Return the line containing "slot_bushes();", the line containing "for node in", and every line between them, exactly as they stand. Output nothing else.

__Provided data__.
━━━━

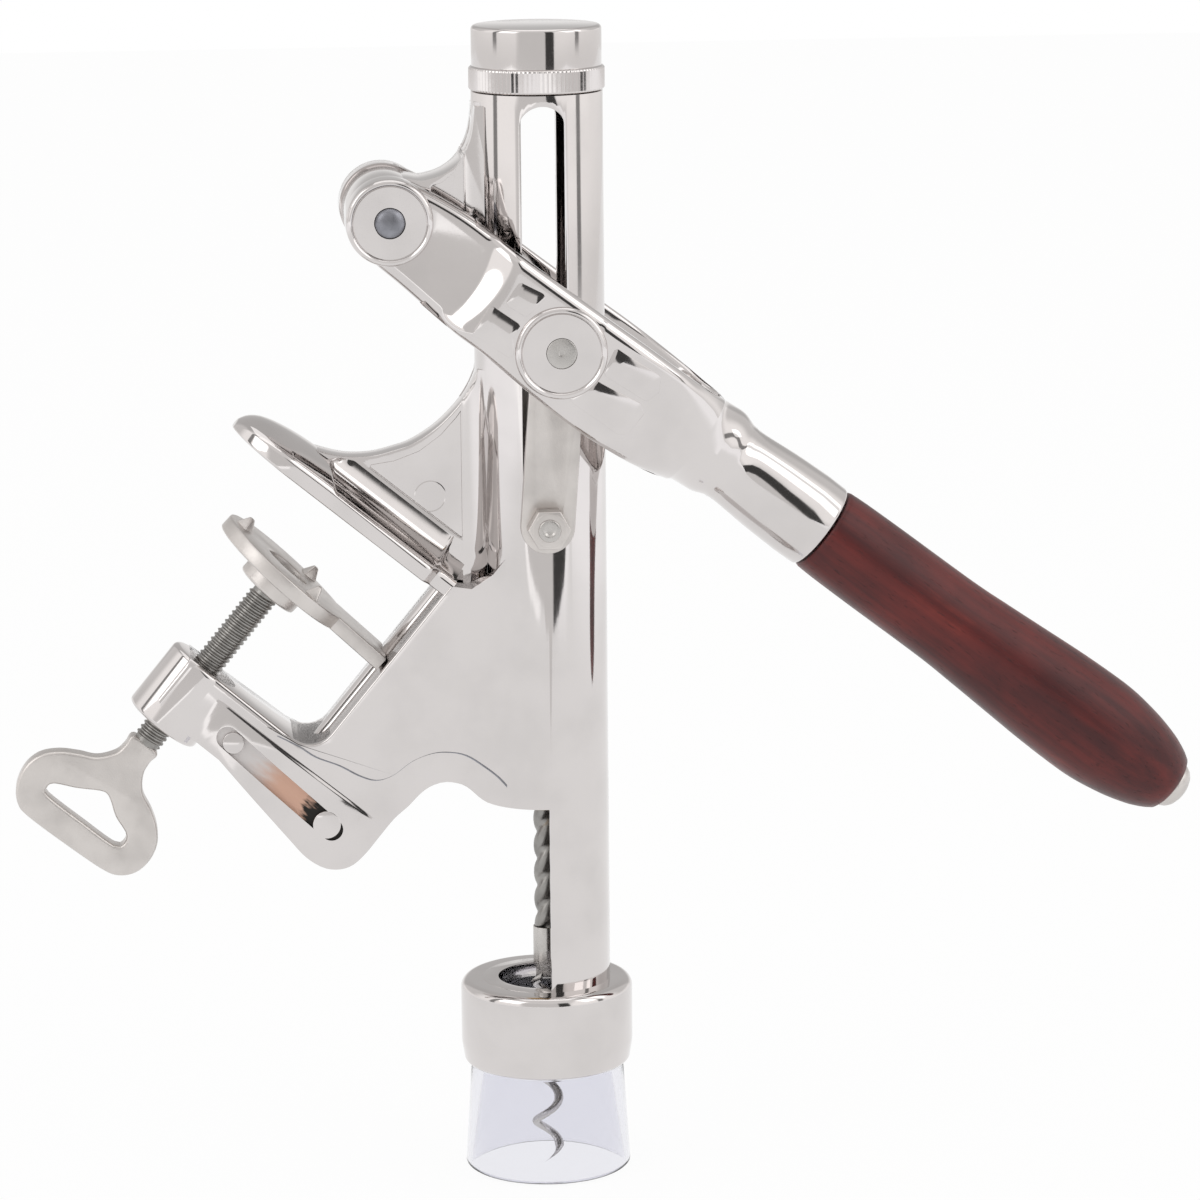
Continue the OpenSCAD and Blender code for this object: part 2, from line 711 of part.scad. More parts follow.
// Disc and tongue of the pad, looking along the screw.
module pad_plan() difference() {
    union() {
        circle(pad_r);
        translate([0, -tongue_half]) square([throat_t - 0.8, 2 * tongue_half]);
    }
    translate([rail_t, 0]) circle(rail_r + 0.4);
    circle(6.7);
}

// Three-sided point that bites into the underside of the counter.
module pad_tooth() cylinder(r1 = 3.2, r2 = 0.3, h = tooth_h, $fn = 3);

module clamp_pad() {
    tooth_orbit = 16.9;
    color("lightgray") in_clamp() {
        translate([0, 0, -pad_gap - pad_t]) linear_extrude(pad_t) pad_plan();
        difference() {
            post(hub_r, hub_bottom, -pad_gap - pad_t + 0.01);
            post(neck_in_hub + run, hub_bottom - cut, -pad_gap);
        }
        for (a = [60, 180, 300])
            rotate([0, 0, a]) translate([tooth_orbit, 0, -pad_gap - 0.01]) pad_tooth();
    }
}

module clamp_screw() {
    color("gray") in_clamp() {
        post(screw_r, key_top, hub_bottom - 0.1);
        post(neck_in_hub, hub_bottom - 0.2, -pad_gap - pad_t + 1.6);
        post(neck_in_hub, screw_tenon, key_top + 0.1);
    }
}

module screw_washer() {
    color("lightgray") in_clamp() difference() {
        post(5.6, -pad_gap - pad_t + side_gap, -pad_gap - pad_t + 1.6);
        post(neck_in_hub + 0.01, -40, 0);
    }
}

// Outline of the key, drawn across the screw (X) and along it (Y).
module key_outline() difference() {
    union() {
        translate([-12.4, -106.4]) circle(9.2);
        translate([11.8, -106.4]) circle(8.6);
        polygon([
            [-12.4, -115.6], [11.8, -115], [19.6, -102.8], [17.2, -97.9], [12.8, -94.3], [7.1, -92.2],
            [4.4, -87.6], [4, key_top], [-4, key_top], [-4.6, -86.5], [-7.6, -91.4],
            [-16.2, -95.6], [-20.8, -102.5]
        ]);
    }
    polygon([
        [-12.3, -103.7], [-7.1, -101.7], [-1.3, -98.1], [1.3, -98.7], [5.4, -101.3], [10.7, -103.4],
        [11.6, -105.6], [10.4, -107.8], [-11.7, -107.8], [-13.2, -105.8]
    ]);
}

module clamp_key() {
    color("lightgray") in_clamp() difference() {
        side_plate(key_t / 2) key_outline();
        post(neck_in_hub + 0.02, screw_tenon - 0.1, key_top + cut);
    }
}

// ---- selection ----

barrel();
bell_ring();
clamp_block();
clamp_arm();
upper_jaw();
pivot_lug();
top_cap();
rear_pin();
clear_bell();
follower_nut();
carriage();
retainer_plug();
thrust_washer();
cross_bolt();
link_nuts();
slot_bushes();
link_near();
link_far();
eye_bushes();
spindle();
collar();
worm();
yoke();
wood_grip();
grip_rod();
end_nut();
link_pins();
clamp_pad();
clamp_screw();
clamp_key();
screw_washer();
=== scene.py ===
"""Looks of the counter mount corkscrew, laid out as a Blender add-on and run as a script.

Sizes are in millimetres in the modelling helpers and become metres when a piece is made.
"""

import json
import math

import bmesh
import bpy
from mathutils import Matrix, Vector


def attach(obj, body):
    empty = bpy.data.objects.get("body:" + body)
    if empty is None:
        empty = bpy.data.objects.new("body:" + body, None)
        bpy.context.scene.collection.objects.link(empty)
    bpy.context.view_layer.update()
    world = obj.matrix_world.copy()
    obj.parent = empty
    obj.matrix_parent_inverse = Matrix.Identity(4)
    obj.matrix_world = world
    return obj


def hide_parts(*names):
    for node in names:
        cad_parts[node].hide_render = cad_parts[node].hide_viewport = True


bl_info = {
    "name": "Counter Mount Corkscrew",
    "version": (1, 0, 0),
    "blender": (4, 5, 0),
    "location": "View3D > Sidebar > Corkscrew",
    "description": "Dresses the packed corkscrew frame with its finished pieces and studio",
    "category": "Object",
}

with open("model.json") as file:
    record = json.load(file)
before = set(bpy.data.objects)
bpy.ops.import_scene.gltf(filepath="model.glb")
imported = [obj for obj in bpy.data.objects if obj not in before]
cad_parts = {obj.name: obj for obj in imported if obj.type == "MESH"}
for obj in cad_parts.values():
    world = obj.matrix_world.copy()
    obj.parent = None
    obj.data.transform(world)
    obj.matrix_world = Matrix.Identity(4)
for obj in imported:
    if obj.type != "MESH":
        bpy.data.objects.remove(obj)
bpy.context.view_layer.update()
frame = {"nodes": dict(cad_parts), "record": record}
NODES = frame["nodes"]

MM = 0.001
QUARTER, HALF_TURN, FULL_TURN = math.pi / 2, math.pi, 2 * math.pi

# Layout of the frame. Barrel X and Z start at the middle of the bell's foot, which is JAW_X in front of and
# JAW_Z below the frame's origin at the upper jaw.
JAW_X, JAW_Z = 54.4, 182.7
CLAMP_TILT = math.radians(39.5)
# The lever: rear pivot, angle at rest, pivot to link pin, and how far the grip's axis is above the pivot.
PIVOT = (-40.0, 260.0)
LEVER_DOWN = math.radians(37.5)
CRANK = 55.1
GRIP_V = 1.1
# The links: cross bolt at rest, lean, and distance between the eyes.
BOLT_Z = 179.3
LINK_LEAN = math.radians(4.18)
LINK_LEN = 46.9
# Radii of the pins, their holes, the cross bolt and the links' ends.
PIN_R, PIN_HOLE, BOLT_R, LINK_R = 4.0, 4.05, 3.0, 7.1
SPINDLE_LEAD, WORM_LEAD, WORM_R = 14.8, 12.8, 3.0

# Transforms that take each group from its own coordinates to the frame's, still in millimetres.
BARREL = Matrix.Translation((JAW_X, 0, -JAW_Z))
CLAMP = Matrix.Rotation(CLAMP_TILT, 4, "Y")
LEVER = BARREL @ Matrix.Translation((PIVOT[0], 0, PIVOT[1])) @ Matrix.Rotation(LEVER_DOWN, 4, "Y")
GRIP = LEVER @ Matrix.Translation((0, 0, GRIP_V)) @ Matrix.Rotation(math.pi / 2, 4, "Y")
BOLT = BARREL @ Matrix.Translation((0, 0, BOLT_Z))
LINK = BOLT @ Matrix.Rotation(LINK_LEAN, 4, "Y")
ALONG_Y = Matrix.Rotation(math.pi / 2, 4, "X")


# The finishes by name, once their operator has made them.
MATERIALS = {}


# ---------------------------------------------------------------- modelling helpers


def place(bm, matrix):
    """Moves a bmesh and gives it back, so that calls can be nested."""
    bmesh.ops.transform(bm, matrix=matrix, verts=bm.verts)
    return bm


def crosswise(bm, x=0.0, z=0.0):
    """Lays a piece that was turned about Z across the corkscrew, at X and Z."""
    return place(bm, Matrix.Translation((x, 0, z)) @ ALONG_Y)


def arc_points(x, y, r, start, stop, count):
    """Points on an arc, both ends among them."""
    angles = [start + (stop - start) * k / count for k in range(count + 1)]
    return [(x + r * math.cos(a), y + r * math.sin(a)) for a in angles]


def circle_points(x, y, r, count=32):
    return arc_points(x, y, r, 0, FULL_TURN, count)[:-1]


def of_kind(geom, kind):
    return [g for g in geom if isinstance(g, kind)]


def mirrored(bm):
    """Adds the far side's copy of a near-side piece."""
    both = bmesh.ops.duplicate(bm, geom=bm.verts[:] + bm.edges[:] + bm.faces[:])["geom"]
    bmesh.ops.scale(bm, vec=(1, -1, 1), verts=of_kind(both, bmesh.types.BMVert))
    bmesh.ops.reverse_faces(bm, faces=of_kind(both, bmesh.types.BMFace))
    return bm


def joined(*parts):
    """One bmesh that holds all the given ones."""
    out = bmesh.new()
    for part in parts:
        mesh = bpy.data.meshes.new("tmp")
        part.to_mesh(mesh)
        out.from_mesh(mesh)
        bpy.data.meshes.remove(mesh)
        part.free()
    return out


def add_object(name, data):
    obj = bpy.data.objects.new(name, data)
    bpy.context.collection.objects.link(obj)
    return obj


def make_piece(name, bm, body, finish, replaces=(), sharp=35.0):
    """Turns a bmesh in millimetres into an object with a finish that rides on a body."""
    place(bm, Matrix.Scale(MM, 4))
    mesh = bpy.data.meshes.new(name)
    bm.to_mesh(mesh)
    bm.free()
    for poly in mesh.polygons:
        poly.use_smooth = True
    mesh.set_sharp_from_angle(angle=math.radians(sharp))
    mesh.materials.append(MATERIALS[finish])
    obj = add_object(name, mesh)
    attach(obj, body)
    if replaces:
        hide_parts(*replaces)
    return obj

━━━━

__Response below__.
slot_bushes();
link_near();
link_far();
eye_bushes();
spindle();
collar();
worm();
yoke();
wood_grip();
grip_rod();
end_nut();
link_pins();
clamp_pad();
clamp_screw();
clamp_key();
screw_washer();
=== scene.py ===
"""Looks of the counter mount corkscrew, laid out as a Blender add-on and run as a script.

Sizes are in millimetres in the modelling helpers and become metres when a piece is made.
"""

import json
import math

import bmesh
import bpy
from mathutils import Matrix, Vector


def attach(obj, body):
    empty = bpy.data.objects.get("body:" + body)
    if empty is None:
        empty = bpy.data.objects.new("body:" + body, None)
        bpy.context.scene.collection.objects.link(empty)
    bpy.context.view_layer.update()
    world = obj.matrix_world.copy()
    obj.parent = empty
    obj.matrix_parent_inverse = Matrix.Identity(4)
    obj.matrix_world = world
    return obj


def hide_parts(*names):
    for node in names:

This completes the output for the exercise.